Extract, unchanged, each line of the listing below from its first line through the line that contains "drift = drift_path().joints[-1][0]", inclusive, and nothing else.

— Start of SUPPLIED DATA —

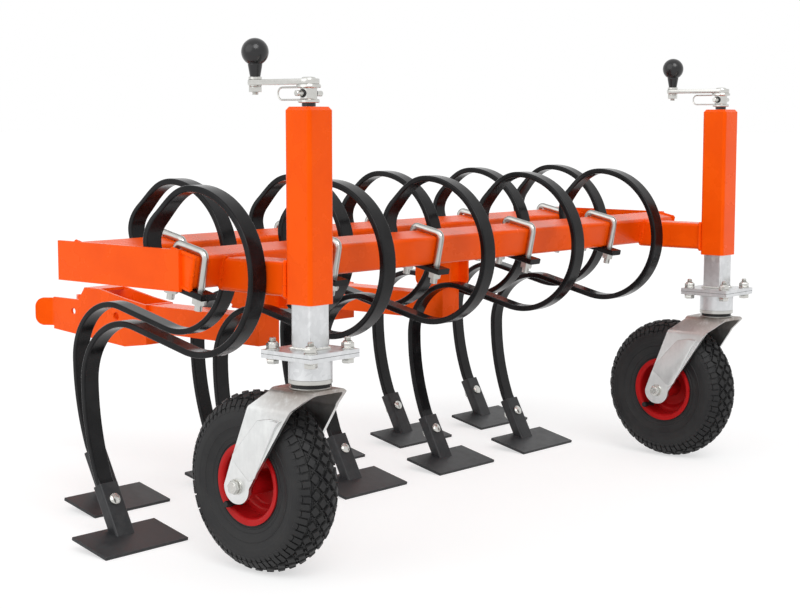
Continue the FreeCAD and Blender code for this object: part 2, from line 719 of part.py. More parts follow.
def drift_path():
    """The same first turn seen from behind: it drifts sideways to clear its own beginning."""
    path = Path(0, d.beam_height / 2, 90)
    path.straight(d.beam_height / 2 + lay)
    path.arc(d.drift_radius, 90 - d.drift_angle, -1)
    path.arc(d.drift_radius, 90, 1)
    path.straight(d.beam_height / 2)
    return path


drift = drift_path().joints[-1][0]


def long_edges(edge):
    """The edges that run along a tine, longer than the bar is wide."""
    return edge.Length > 1.05 * d.tine_wide.value


def in_beam_frame(owner, name):
    """A sketch square to the rolled beam, its X across the beam and its Y along it."""
    made = sketch(owner, name, "XY_Plane")
    made.AttachmentOffset = FreeCAD.Placement(V(0, 0, d.beam_height.value),
                                              FreeCAD.Rotation(V(0, 1, 0), d.beam_roll.value))
    bind(made, ".AttachmentOffset.Base.z", d.beam_height)
    bind(made, ".AttachmentOffset.Rotation.Angle", d.beam_roll)
    return made


clamp_reach = beam_half + d.clamp_rod / 2 + d.clamp_play
beams = {"front": (Size(0), [getattr(d, name) for name in FRONT_TRACKS]),
         "rear": (-d.beam_spacing, [getattr(d, name) for name in REAR_TRACKS])}

for beam, (beam_x, tracks) in beams.items():
    for number, track in enumerate(tracks, 1):
        coil = body(f"{beam}_coil_{number}")
        outline = sketch(coil, "outline", "XZ_Plane")
        coil_path().strip(outline, half_tine)
        pad(coil, outline, 8 * d.tine_wide, True)
        behind = sketch(coil, "behind", "YZ_Plane")
        drift_path().strip(behind, d.tine_wide / 2)
        low, high, wide = d.beam_height / 4, 2 * d.beam_height, 8 * d.tine_wide
        polygon(behind, [(-wide, low), (wide, low), (wide, high), (-wide, high)])
        pocket(coil, behind, both_ways=True)
        round_edges(coil, d.tine_edge, long_edges)
        holes = in_beam_frame(coil, "clamp_holes")
        for way in (-1, 1):
            circle(holes, (way * clamp_reach, 0), d.clamp_rod / 2 + d.clamp_play)
        pocket(coil, holes, lay + d.tine_thick)
        place(coil, x=beam_x, y=track)
        leg = body(f"{beam}_leg_{number}")
        outline = sketch(leg, "outline", "XZ_Plane", -drift)
        leg_path().strip(outline, half_tine)
        pad(leg, outline, d.tine_wide, True)
        round_edges(leg, d.tine_edge, long_edges)
        place(leg, x=beam_x, y=track)
        fused(f"{beam}_tine_{number}", [coil, leg])


# clamps: round-bar U-bolts, square to the rolled beams

def set_in_beam_frame(thing, beam_x, track, u, w, turn):
    """Places a primitive by its distances across and above a rolled beam's centre line."""
    x = beam_x + u * cosine(d.beam_roll) + w * sine(d.beam_roll)
    z = d.beam_height - u * sine(d.beam_roll) + w * cosine(d.beam_roll)
    place(thing, x, track, z, d.beam_roll + turn)


for beam, (beam_x, tracks) in beams.items():
    clamps = []
    for number, track in enumerate(tracks, 1):
        name = f"{beam}_clamp_{number}"
        parts = []
        bend = d.clamp_bend
        low = -(lay + half_tine)
        leg_end = low - d.clamp_below
        leg_top = clamp_reach - bend
        for way, word in ((-1, "back"), (1, "front")):
            leg = primitive("Part::Cylinder", f"{name}_{word}_leg", Radius=d.clamp_rod / 2,
                            Height=leg_top - leg_end)
            set_in_beam_frame(leg, beam_x, track, way * clamp_reach, leg_end, 0)
            nut = primitive("Part::Prism", f"{name}_{word}_nut", Circumradius=d.clamp_nut / math.sqrt(3),
                            Height=d.clamp_nut_tall)
            nut.Polygon = 6
            set_in_beam_frame(nut, beam_x, track, way * clamp_reach, low - d.clamp_nut_tall, 0)
            parts += [leg, nut]
        crown = primitive("Part::Cylinder", f"{name}_crown", Radius=d.clamp_rod / 2,
                          Height=2 * (clamp_reach - bend))
        set_in_beam_frame(crown, beam_x, track, -(clamp_reach - bend), clamp_reach, 90)
        parts.append(crown)
        for way, word in ((-1, "back"), (1, "front")):
            elbow = body(f"{name}_{word}_bend")
            round_section = sketch(elbow, "section", "XY_Plane")
            circle(round_section, (bend * way, 0), d.clamp_rod / 2)
            swept = elbow.newObject("PartDesign::Revolution", f"{name}_{word}_bend_turned")
            swept.Profile = round_section
            swept.ReferenceAxis = (base(elbow, "Y_Axis"), [""])
            swept.Angle = 90
            swept.Reversed = way > 0
            set_in_beam_frame(elbow, beam_x, track, way * (clamp_reach - bend), clamp_reach - bend, 0)
            parts.append(elbow)
        clamps.append(fused(name, parts))
    group = doc.addObject("Part::Compound", f"{beam}_clamps")
    group.Links = clamps
    group.Label = f"{beam}_clamps"


# shoes: scraper plates with a socket for the tip of the tine

slope = sine(d.shoe_tilt) / cosine(d.shoe_tilt)
lean_sine, lean_cosine = sine(d.leg_lean), cosine(d.leg_lean)
for beam, (beam_x, tracks) in beams.items():
    for number, track in enumerate(tracks, 1):
        shoe = body(f"{beam}_shoe_{number}")
        blade = sketch(shoe, "blade", "XZ_Plane")
        front = -d.shoe_setback
        run, rise = d.shoe_long * cosine(d.shoe_tilt), d.shoe_long * sine(d.shoe_tilt)
        up, over = d.shoe_thick * cosine(d.shoe_tilt), d.shoe_thick * sine(d.shoe_tilt)
        polygon(blade, [(front, 0), (front + over, up), (front - run + over, rise + up),
                        (front - run, rise)])
        pad(shoe, blade, d.shoe_wide, True)
        end_x, end_z, _ = leg_path().joints[-1]
        top_x, top_z = end_x - d.socket_overlap * lean_sine, end_z + d.socket_overlap * lean_cosine
        case = sketch(shoe, "socket", "XZ_Plane")
        middle = d.shoe_thick / (2 * cosine(d.shoe_tilt))
        corners = []
        for way in (-1, 1):
            x = top_x + way * d.socket_deep / 2 * lean_cosine
            z = top_z + way * d.socket_deep / 2 * lean_sine
            fall = (z - middle - (front - x) * slope) / (lean_cosine - lean_sine * slope)
            corners.extend([(x, z), (x + fall * lean_sine, z - fall * lean_cosine)][::way])
        polygon(case, corners)
        pad(shoe, case, d.socket_wide, True)
        along = V(lean_sine.value, 0, -lean_cosine.value)
        round_edges(shoe, d.socket_edge, lambda edge: runs_along(edge, along))
        bore = sketch(shoe, "bore", "XZ_Plane")
        inner = half_tine + d.socket_play
        points = []
        for reach, way in ((-2 * d.socket_overlap, -1), (-2 * d.socket_overlap, 1),
                           (d.socket_play, 1), (d.socket_play, -1)):
            points.append((end_x + reach * lean_sine + way * inner * lean_cosine,
                           end_z - reach * lean_cosine + way * inner * lean_sine))
        polygon(bore, points)
        pocket(shoe, bore, d.tine_wide + 2 * d.socket_play, both_ways=True)
        place(shoe, x=beam_x, y=track + drift)


# hitch: two mitred arms below the rear beam, each with a pin bracket

def under_beam(x):
    """Height of the plane of a rolled beam's underside, at a distance from its centre line."""
    return d.beam_height - (beam_half + x * sine(d.beam_roll)) / cosine(d.beam_roll)


for side, sign in SIDES.items():
    y = sign * d.hitch_offset
    leg_front, leg_back = -d.hitch_setback + beam_half, -d.hitch_setback - beam_half
    end = leg_front - d.hitch_long - d.beam_size
    arm = body(f"{side}_hitch_arm")
    high = d.hitch_bottom + d.beam_size
    outer = [(leg_front, under_beam(leg_front)), (leg_back, under_beam(leg_back)), (leg_back, high),
             (end, high), (end, d.hitch_bottom), (leg_front, d.hitch_bottom)]
    outline = sketch(arm, "outline", "XZ_Plane")
    polygon(outline, outer)
    pad(arm, outline, d.beam_size, True)
    w = d.beam_wall
    hollow = sketch(arm, "hollow", "XZ_Plane")
    polygon(hollow, [(leg_front - w, 2 * high), (leg_back + w, 2 * high), (leg_back + w, high - w),
                     (end - w, high - w), (end - w, d.hitch_bottom + w),
                     (leg_front - w, d.hitch_bottom + w)])
    pocket(arm, hollow, d.beam_size - 2 * w, both_ways=True)
    place(arm, x=-d.beam_spacing, y=y)

    for face, word in ((-1, "right"), (1, "left")):
        saddle = body(f"{side}_saddle_{word}")
        outline = sketch(saddle, "outline", "XZ_Plane")
        back, fore = -d.saddle_rear, d.saddle_front
        polygon(outline, [(fore, d.saddle_bottom), (fore, under_beam(fore)), (back, under_beam(back)),
                          (back, d.saddle_bottom)])
        pad(saddle, outline, d.saddle_thick, True)
        round_edges(saddle, 3 * d.saddle_thick,
                    lambda edge: runs_along(edge, V(0, 1, 0))
                    and edge.CenterOfMass.z < d.saddle_bottom.value + 1)
        place(saddle, x=-d.beam_spacing, y=y + face * (d.beam_size + d.saddle_thick) / 2)

    # the bracket: two cheeks bent back from a web, their ends flared to guide the draft links
    bracket = body(f"{side}_hitch_bracket")
    outline = sketch(bracket, "outline", "XZ_Plane")
    t, cheek = d.bracket_thick, d.bracket_inside / 2
    polygon(outline, [(0, -d.web_low), (0, d.web_high), (-d.shoulder_back, d.shoulder_high),
                      (-d.peak_front, d.peak_high), (-d.peak_back, d.peak_high),
                      (-d.neck_back, d.neck_high), (-d.bracket_long, d.neck_high),
                      (-d.bracket_long, -d.heel_low), (-d.belly_back, -d.belly)])
    pad(bracket, outline, 2 * (cheek + t), True)
    inside = sketch(bracket, "inside", "XZ_Plane")
    far, deep = 2 * d.bracket_long, 2 * d.web_high
    polygon(inside, [(-t, -deep), (-t, deep), (-far, deep), (-far, -deep)])
    pocket(bracket, inside, 2 * cheek, both_ways=True)
    top_tie = sketch(bracket, "top_tie", "XZ_Plane")
    polygon(top_tie, [(-d.peak_front, d.peak_high - t), (-d.peak_front, d.peak_high),
                      (-d.peak_back, d.peak_high), (-d.peak_back, d.peak_high - t)])
    pad(bracket, top_tie, 2 * cheek + t, True)
    ties = sketch(bracket, "bottom_ties", "XZ_Plane")
    slope_down = (d.belly - d.heel_low) / (d.bracket_long - d.belly_back)
    for back, front in ((d.bracket_long, d.bracket_long - d.rear_tie),
                        (d.belly_back + d.front_tie, d.belly_back)):
        heights = [-d.heel_low - (d.bracket_long - at) * slope_down for at in (back, front)]
        polygon(ties, [(-back, heights[0]), (-front, heights[1]), (-front, heights[1] + t),
                       (-back, heights[0] + t)])
    pad(bracket, ties, 2 * cheek + t, True)
    for word, way in (("right", -1), ("left", 1)):
        wing = sketch(bracket, f"{word}_wing", "XY_Plane", -d.wing_low)
        path = Path(1 - d.bracket_long, way * (cheek + t / 2), 180)
        path.straight(as_size(1))
        path.arc(d.wing_bend, 180 - way * d.wing_angle, -way)
        path.straight(d.wing_run)
        path.strip(wing, t / 2)
        pad(bracket, wing, d.wing_tall)
        end = path.joints[-1]
        round_edges(bracket, d.wing_corner,
                    lambda edge: abs(edge.Length - t.value) < 0.01
                    and (edge.CenterOfMass - V(end[0].value, end[1].value, 0)).cross(V(0, 0, 1)).Length
                    < 0.01, f"{word}_wing_corners")
    for name, at, across in (("front_hole", d.front_pin_back, d.front_pin),
                             ("rear_hole", d.rear_pin_back, d.rear_pin)):
        hole = sketch(bracket, name, "XZ_Plane")
        circle(hole, (-at, d.pin_height), across / 2)
        pocket(bracket, hole, both_ways=True)
    place(bracket, x=leg_front - d.beam_spacing - d.hitch_long - d.beam_size, y=y, z=d.hitch_bottom)


# check and write out

doc.recompute()
nodes = []
for thing in doc.Objects:
    bad = [state for state in thing.State if state in ("Invalid", "Error")]
    if bad:
        raise RuntimeError(f"{thing.Name}: {bad}")
kinds = ("Part::MultiFuse", "Part::Compound", "PartDesign::Body")
used = {part for thing in doc.Objects if thing.TypeId in kinds[:2]
        for part in (thing.Shapes if thing.TypeId == kinds[0] else thing.Links)}
for thing in doc.Objects:
    if thing.TypeId in kinds and thing not in used:
        nodes.append(thing)
os.makedirs("parts", exist_ok=True)
for node in nodes:
    if node.Shape.isNull() or not node.Shape.isValid():
        raise RuntimeError(f"{node.Label} is not a sound shape")
    node.Shape.exportStep(f"parts/{node.Label}.step")
print(len(nodes), "pieces")
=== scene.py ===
"""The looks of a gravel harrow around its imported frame. Metres; +X forward, +Y left, +Z up."""
import json
import math

import bmesh
import bpy
from mathutils import Matrix, Vector


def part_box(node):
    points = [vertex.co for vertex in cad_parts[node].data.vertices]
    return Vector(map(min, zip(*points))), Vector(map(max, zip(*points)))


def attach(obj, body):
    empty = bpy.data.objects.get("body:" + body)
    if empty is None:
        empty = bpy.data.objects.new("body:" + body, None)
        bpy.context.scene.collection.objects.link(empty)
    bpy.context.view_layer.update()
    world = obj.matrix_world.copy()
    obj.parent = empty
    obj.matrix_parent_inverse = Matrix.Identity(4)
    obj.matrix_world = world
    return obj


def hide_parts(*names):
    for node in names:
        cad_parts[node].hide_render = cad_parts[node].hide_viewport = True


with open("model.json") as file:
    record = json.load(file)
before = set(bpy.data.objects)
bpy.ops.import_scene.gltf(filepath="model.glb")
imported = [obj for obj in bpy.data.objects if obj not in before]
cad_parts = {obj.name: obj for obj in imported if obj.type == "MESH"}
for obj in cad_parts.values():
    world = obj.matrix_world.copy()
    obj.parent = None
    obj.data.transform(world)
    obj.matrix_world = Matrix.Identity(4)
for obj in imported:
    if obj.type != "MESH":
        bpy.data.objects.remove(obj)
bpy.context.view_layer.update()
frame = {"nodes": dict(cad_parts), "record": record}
MM = 0.001
SIDES = ("right", "left")
TRACKS = range(1, 6)
ACROSS = Vector((0, 1, 0))
UP = Vector((0, 0, 1))


def low(node):
    """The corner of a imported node's box with its least X, Y and Z."""
    return Vector(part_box(node)[0])


def high(node):
    """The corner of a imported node's box with its greatest X, Y and Z."""
    return Vector(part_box(node)[1])


def middle(node):
    """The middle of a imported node's box."""
    return (low(node) + high(node)) / 2


# ---------------------------------------------------------------- shader maths

class Wire:
    """A socket in a material, with Python's operators as Math nodes."""

    def __init__(self, shop, socket):
        self.shop, self.socket = shop, socket

    def _math(self, operation, *values):
        return self.shop.node("ShaderNodeMath", {"operation": operation}, dict(enumerate(values)))

    def __add__(self, other):
        return self._math("ADD", self, other)

    def __radd__(self, other):
        return self._math("ADD", other, self)

    def __sub__(self, other):
        return self._math("SUBTRACT", self, other)

    def __rsub__(self, other):
        return self._math("SUBTRACT", other, self)

    def __mul__(self, other):
        return self._math("MULTIPLY", self, other)

    def __rmul__(self, other):
        return self._math("MULTIPLY", other, self)

    def __truediv__(self, other):
        return self._math("DIVIDE", self, other)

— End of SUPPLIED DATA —

* RESULT OF THE TASK *
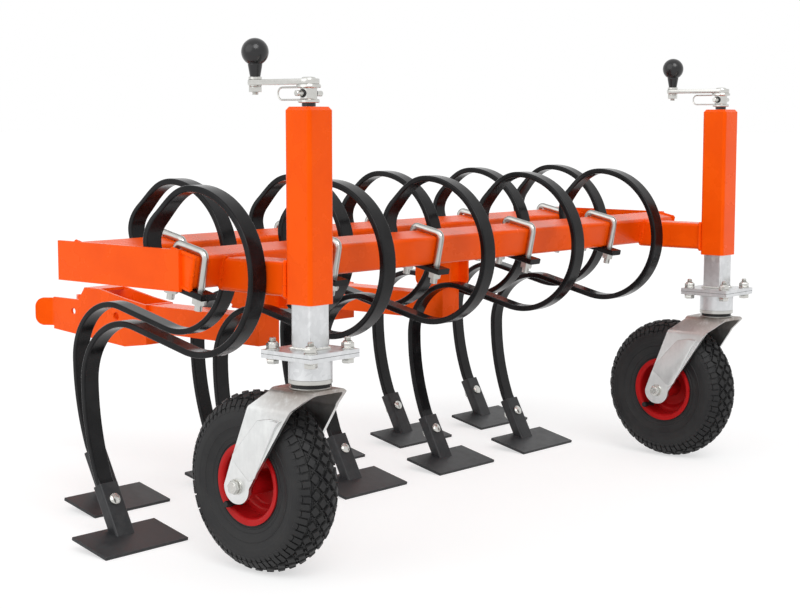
Continue the FreeCAD and Blender code for this object: part 2, from line 719 of part.py. More parts follow.
def drift_path():
    """The same first turn seen from behind: it drifts sideways to clear its own beginning."""
    path = Path(0, d.beam_height / 2, 90)
    path.straight(d.beam_height / 2 + lay)
    path.arc(d.drift_radius, 90 - d.drift_angle, -1)
    path.arc(d.drift_radius, 90, 1)
    path.straight(d.beam_height / 2)
    return path


drift = drift_path().joints[-1][0]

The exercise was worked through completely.